Alongside this, they are have also opened a consultation on the availability of Agricultural Property Relief (APR) from Inheritance Tax (IHT) for land used for environmental purposes. This mainly impacts landlords as many owner occupiers should benefit from Business Property Relief where land is environmental use, either because it forms part of a mainly farming business or the activity is trading in its nature.

Currently APR only applies to land which is in agricultural use or subject to certain historic habitat schemes. Therefore there is concern that landlords may not agree to a tenant changing land in agricultural use to environmental use as they could lose IHT relief. To remove this barrier, the proposal is ‘to ensure that land taken out of agricultural production permanently or for an extended period for this reason does not lose relief.’ This is reassuring for landlords and the consultation will help the government in updating the legislation to facilitate this effectively.

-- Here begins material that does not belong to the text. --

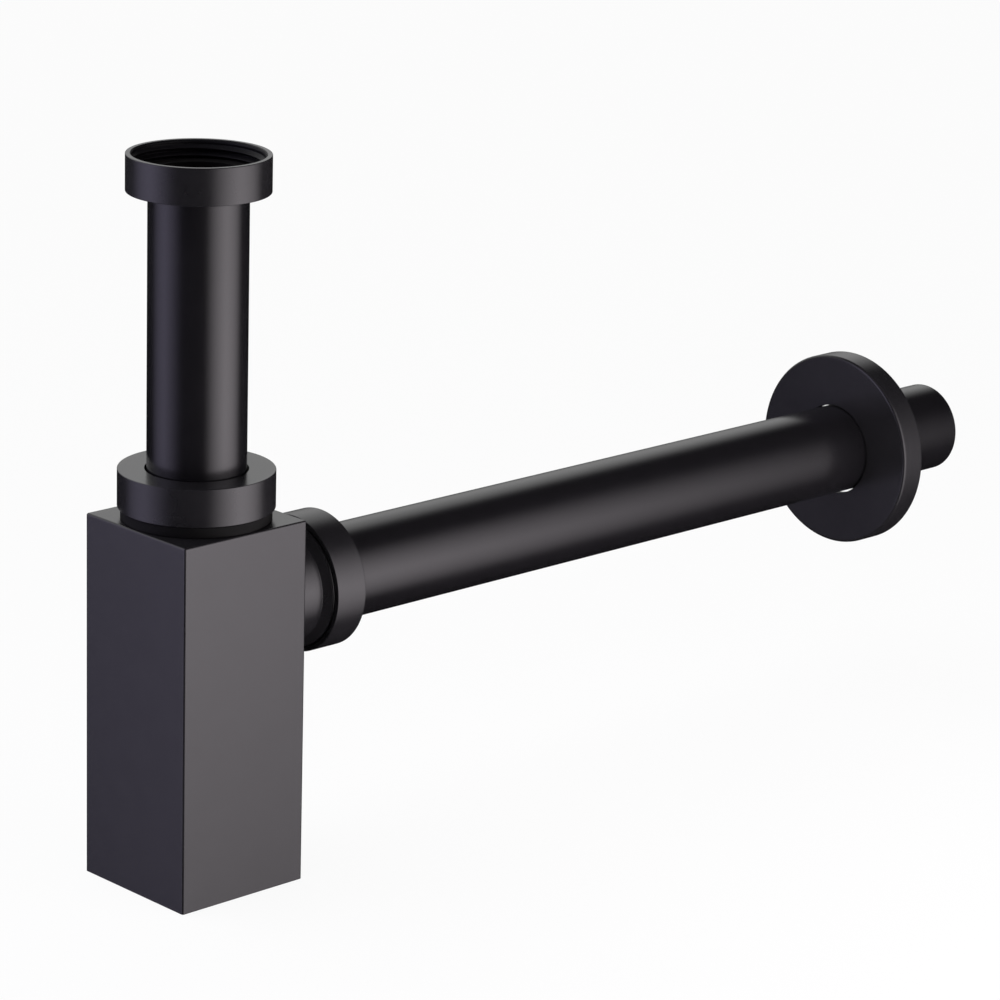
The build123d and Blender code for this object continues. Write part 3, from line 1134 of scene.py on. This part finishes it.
class SoftPanel(NamedTuple):
    """A light panel round the object: its place, and its half size and soft border in width and height.

    Its azimuth is in degrees, and its lengths are in metres. It is named after its light in the studio.
    """

    light: str
    azimuth: float
    distance: float
    height: float
    half: tuple
    soft: tuple


FLOOR_REACH = 8.0
TOP_LIGHT_SPREAD = math.radians(60.0)
TOP_LIGHT_TILT = (math.radians(-15.0), math.radians(-20.0), 0.0)

# The backdrop's azimuth in degrees, and where its light comes and goes. A direction's unit vector counts:
# its height at the foot and the top, how far it points to the backdrop, and how far to one side of it.
BACKDROP_AZIMUTH = 46.0
BACKDROP_FOOT = (-0.25, 0.42)
BACKDROP_TOP = (0.60, 0.85)
BACKDROP_DEPTH = (-0.2, 0.5)
BACKDROP_SIDE = (0.10, 0.38)
PANELS = (
    SoftPanel("key_light", azimuth=-65.2, distance=0.44, height=-0.18, half=(0.23, 0.26), soft=(0.30, 0.36)),
    SoftPanel("side_light", azimuth=152.1, distance=0.50, height=0.03, half=(0.21, 0.48), soft=(0.30, 0.48)),
)


class TRAP_PT_panel(bpy.types.Panel):
    """Sidebar panel that lists the trap's sizes, finishes and operators."""

    bl_idname = "TRAP_PT_panel"
    bl_label = "Bottle Trap"
    bl_space_type = "VIEW_3D"
    bl_region_type = "UI"
    bl_category = "Bottle Trap"

    def draw(self, context):
        for operator in OPERATORS:
            self.layout.operator(operator.bl_idname)
        for pointer, group in GROUPS.items():
            box = self.layout.box()
            box.label(text=group.__doc__)
            for prop in group.__annotations__:
                box.prop(getattr(context.scene, pointer), prop)


GROUPS = {
    "trap_threads": TrapThreadSizes,
    "trap_pieces": TrapPieceSizes,
    "trap_finishes": TrapFinishes,
    "trap_studio": TrapStudio,
}
OPERATORS = (
    TRAP_OT_box,
    TRAP_OT_tubes,
    TRAP_OT_nuts,
    TRAP_OT_collars,
    TRAP_OT_seals,
    TRAP_OT_wall_flange,
    TRAP_OT_cleanout,
    TRAP_OT_studio,
)


def register():
    """Register the groups, operators and panel."""
    for pointer, group in GROUPS.items():
        bpy.utils.register_class(group)
        setattr(bpy.types.Scene, pointer, bpy.props.PointerProperty(type=group))
    for operator in OPERATORS:
        bpy.utils.register_class(operator)
    bpy.utils.register_class(TRAP_PT_panel)


def unregister():
    """Take them out again."""
    bpy.utils.unregister_class(TRAP_PT_panel)
    for operator in reversed(OPERATORS):
        bpy.utils.unregister_class(operator)
    for pointer, group in reversed(GROUPS.items()):
        delattr(bpy.types.Scene, pointer)
        bpy.utils.unregister_class(group)


def main():
    """Build the trap piece by piece and set the studio."""
    register()
    bpy.ops.trap.box()
    bpy.ops.trap.tubes()
    bpy.ops.trap.nuts()
    bpy.ops.trap.collars()
    bpy.ops.trap.seals()
    bpy.ops.trap.wall_flange()
    bpy.ops.trap.cleanout()
    bpy.ops.trap.studio()


if __name__ == "__main__":
    main()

Part of this is consulting on a recommendation of APR only applying to let agricultural property where it is let on an FBT with a minimum term of 8 years or let on an AHA Tenancy, as there is a concern that short term tenancies prevent farmers entering into environmental schemes. It is acknowledged that a number of exclusions should apply and concerns have also been raised about unintended consequences, such as landlords taking land back in hand. The government are therefore consulting on the potential impact of the recommendation before making a decision.